I'm not a hater or anything, but don't you think the pass was a little too obvious? I'm just giving some feedback, please don't take this the wrong way 

Edit: Yep, just read the other posts, a couple of people have noticed that too.


----------



## Dakota (Sep 29, 2009)

Eric Jones is the Creator of the Effect
lol i have no stage name


----------



## Dakota (Sep 29, 2009)

blah said:


> I'm not a hater or anything, but don't you think the pass was a little too obvious? I'm just giving some feedback, please don't take this the wrong way
> 
> Edit: Yep, just read the other posts, a couple of people have noticed that too.



I agree...i cant say too much without giving it away..lets say im not a big fan of the shuffles and cuts to make this trick possible.
so the pass is what i use. My pass is very good but the Camera never blinks or cannot be misdirected. That's why i prefer street magic to just sitting at home with the video camera


----------



## blah (Sep 29, 2009)

Dakota said:


> blah said:
> 
> 
> > I'm not a hater or anything, but don't you think the pass was a little too obvious?
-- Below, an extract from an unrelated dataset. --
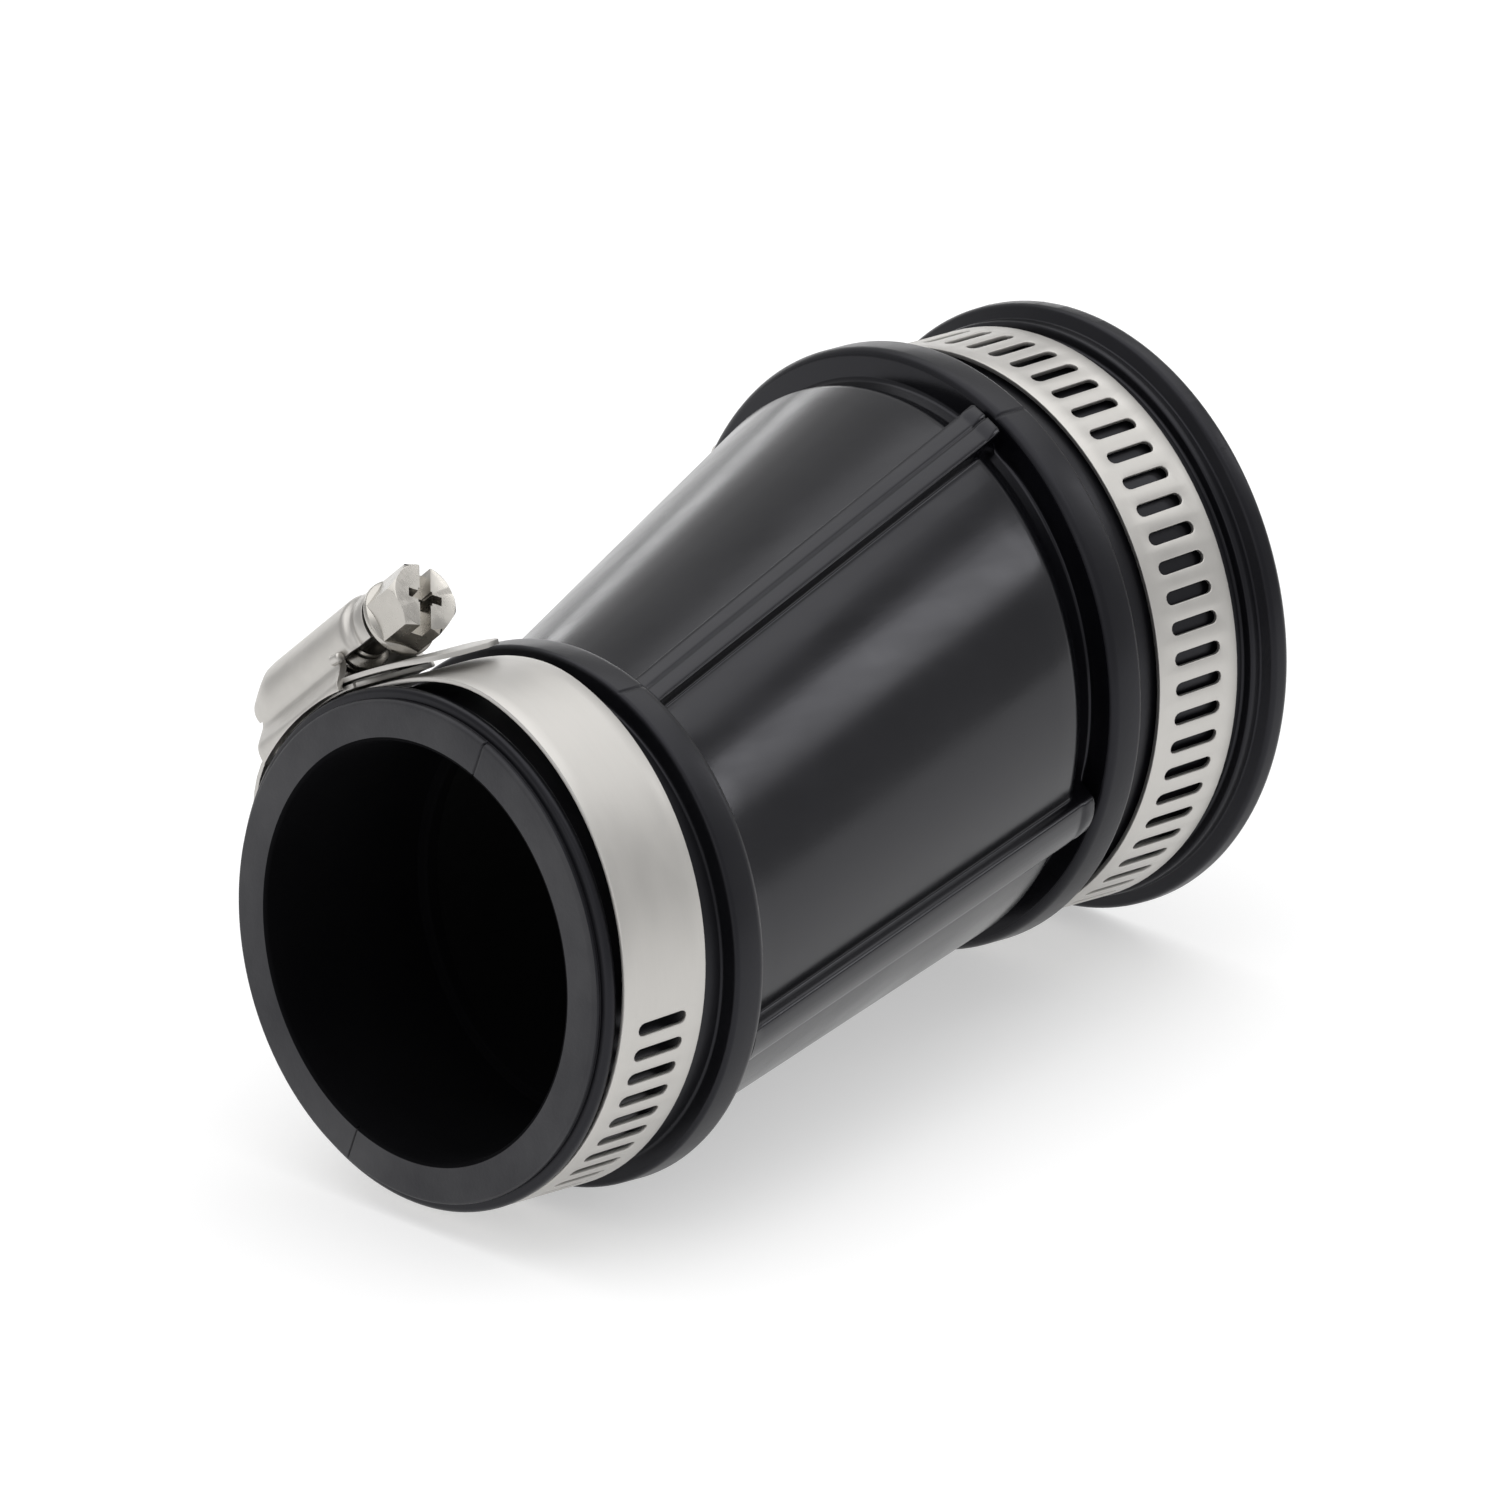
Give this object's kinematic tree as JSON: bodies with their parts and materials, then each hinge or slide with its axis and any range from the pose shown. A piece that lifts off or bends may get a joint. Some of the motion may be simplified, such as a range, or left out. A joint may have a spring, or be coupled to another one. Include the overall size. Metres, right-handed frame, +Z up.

I'm just giving some feedback, please don't take this the wrong way
> ...


I wouldn't say that "your pass" is good if you rely on things like misdirection and patter to solidify it. I would say "your performance" is good, and that's really all there is to being a good magician. David Blaine didn't become popular because of his skills. His DLs are REALLY obvious in front of the camera, he hardly ever passes or cuts or shuffles, I mean, he's not THAT good, just fairly decent IMO, but he's one of the most famous street magicians around today because of his zombie-ish/creepy style of performance (and his marketing strategy).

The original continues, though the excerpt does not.